一畫又是三年。丟了筆,徐健國去黃浦江坐船散心,回來時接近黃昏,沿岸燈火明滅起伏,“不行!第二張一定要是彩色的。”
其實徐健國每次經歷的磨難,都來自于跟自己“過不去”。
這一次,“做最難的”,要有光的色彩:中國畫從來沒有夜景,就畫夜景,要讓霓虹燈閃光——青綠山水的冷色與紅黃燈光如何結合,是大難題;中國畫沒有時間感,就畫出時間感——西方繪畫對時間的處理是某一時刻的截面,“我就要把下午、晚上、早晨全部畫在一幅畫里,正好把中國卷軸畫的特點融進去”。
為了呈現光影色彩、明暗變化,徐健國借鑒西方繪畫的表現手法。“文化沒有界限,只是你自己有界限。”但凡有用,都拿來一試。比如先用白粉打底,一層一層上色:棕黃偏一點點藍,再是煙紫色,補色時多來兩次,燈就亮了。彩色本呈現出來的主調,是一種帶著神秘與憂傷色彩的藍綠色。

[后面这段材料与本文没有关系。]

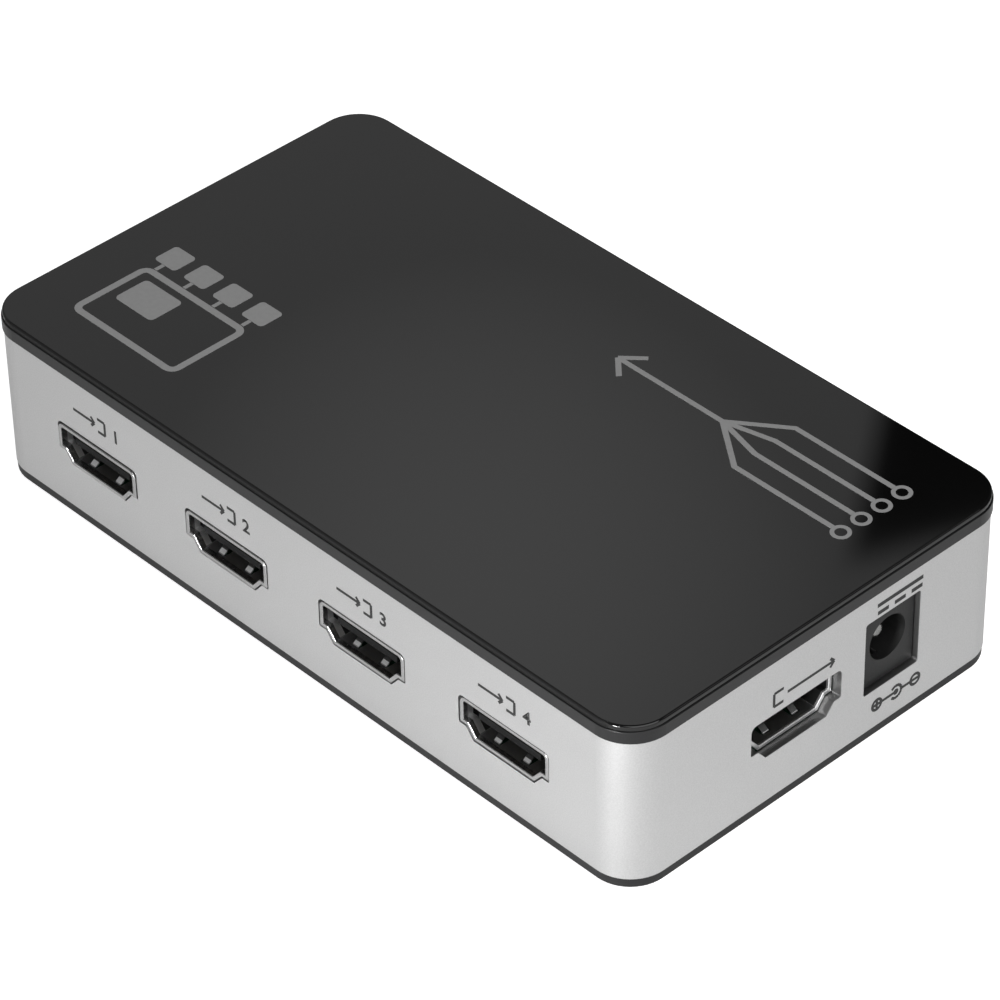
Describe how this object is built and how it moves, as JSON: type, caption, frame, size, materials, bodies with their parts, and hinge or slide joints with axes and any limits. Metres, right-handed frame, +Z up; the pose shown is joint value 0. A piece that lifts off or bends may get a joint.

1995年,上海作家王安憶發表了長篇小說《長恨歌》,其開篇描摹的城市景觀與《申城新瑞圖卷》彩色本的某些局部幾乎可以對照閱讀——
“站一個至高點看上海,上海的弄堂是壯觀的景象。它是這城市背景一樣的東西。街道和樓房凸現在它之上,是一些點和線,而它則是中國畫中稱為皴法的那類筆觸,是將空白填滿的。當天黑下來,燈亮起來的時分,這些點和線都是有光的,在那光后面,大片大片的暗,便是上海的弄堂了。”
徐健國還以傳統筆法描繪紐約、倫敦、巴黎、布拉格、佛羅倫薩、香港等國際都市的局部風景。輪到創作《羊城賦圖》,設定新挑戰:畫焰火、畫現代城市的龍舟競渡、畫山水中的人……
與徐健國維持了二十多年關系的畫廊數年前關閉,對他來說也是一種“解脫”:西方市場對他的城市山水畫興趣并不大。他的知音還是中國人。
下一步,徐健國準備用中國傳統倫理的概念研發新的形式,創作環保主題作品,“天人合一的概念是最環保的。”